匿名
二郎/二郎系文化についてのイナダ論を聞いてみたいです。 完全にカルト的でありながら、間口は広がり続けているように思えます。 美食とは呼び難いあの現象をイナダさんはどう捉えておられますか。ちなみに僕は数年前大ハマりして、今は適度な距離で嗜好しています。

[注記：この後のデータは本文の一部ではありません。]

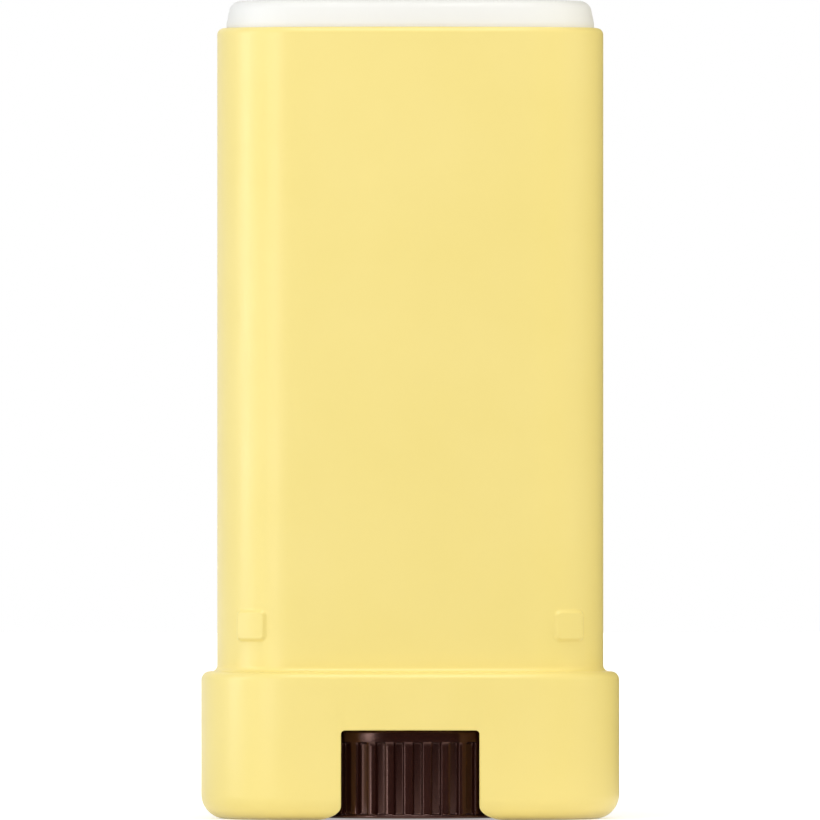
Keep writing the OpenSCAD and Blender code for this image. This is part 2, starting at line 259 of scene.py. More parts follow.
skin, skin_in, skin_out = group_with(
    "moulded skin",
    [("Grain", 0.1), ("Grain Size", 4000.0), ("Gloss Low", 0.35), ("Gloss High", 0.45)],
    [("Roughness", "NodeSocketFloat"), ("Normal", "NodeSocketVector"), ("Cloud", "NodeSocketFloat")])
place = skin.nodes.new("ShaderNodeTexCoord").outputs["Object"]
fine = skin.nodes.new("ShaderNodeTexNoise")
fine.inputs["Detail"].default_value = 3
skin.links.new(place, fine.inputs["Vector"])
skin.links.new(skin_in.outputs["Grain Size"], fine.inputs["Scale"])
bump = skin.nodes.new("ShaderNodeBump")
bump.inputs["Distance"].default_value = BUMP_HEIGHT
skin.links.new(skin_in.outputs["Grain"], bump.inputs["Strength"])
skin.links.new(fine.outputs["Fac"], bump.inputs["Height"])
drift = noise(skin, DRIFT_WAVES, 2, place)
skin.links.new(spread(skin, drift, skin_in.outputs["Gloss Low"], skin_in.outputs["Gloss High"]),
               skin_out.inputs["Roughness"])
skin.links.new(bump.outputs["Normal"], skin_out.inputs["Normal"])
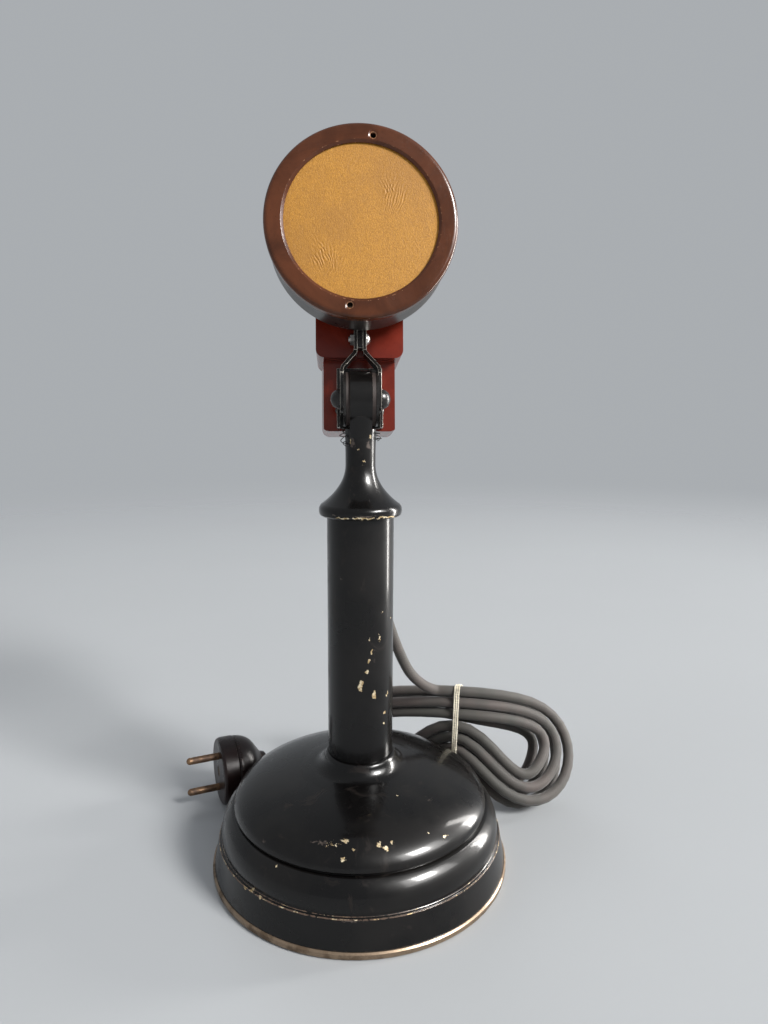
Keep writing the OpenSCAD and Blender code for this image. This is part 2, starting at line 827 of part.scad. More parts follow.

世の中には「勝手においしくなる料理」というものが存在していると思っています。例えば豚汁とかポトフとかシチューとかそういった類の食べ物。本能的かつ合理的な料理とも言えると思います。 僕の中で二郎系はそんな系譜の食べ物のひとつととらえています。考えようによってはシチューの分解再構築ですし。 個人的にガッカリするとんこつラーメンや醤油ラーメンには度々出会ってしまいますが、二郎系でマズいものって、少なくとも僕は出会ったことはありません。 もちろんその微妙な優劣や好みの差を追求するジロリアンには、それはそれで敬意を表しますが、自分はそれとは少し違う楽しみ方をしているような気がします。どこか、中央アジアあたりの架空の伝統料理に対峙するような感覚です。堂々たる美食だと思います。 ただ「二郎系文化」といいますか、諸々のしきたり、特に量をこなすことを徒に重視する感じや、それを自虐風自慢風自虐に落とし込むストーリーテリング、そういったものが、せっかくの普遍的な美食としての価値をかえって矮小化してしまっている気はしていて、そこがちょっともったいないなとは思います。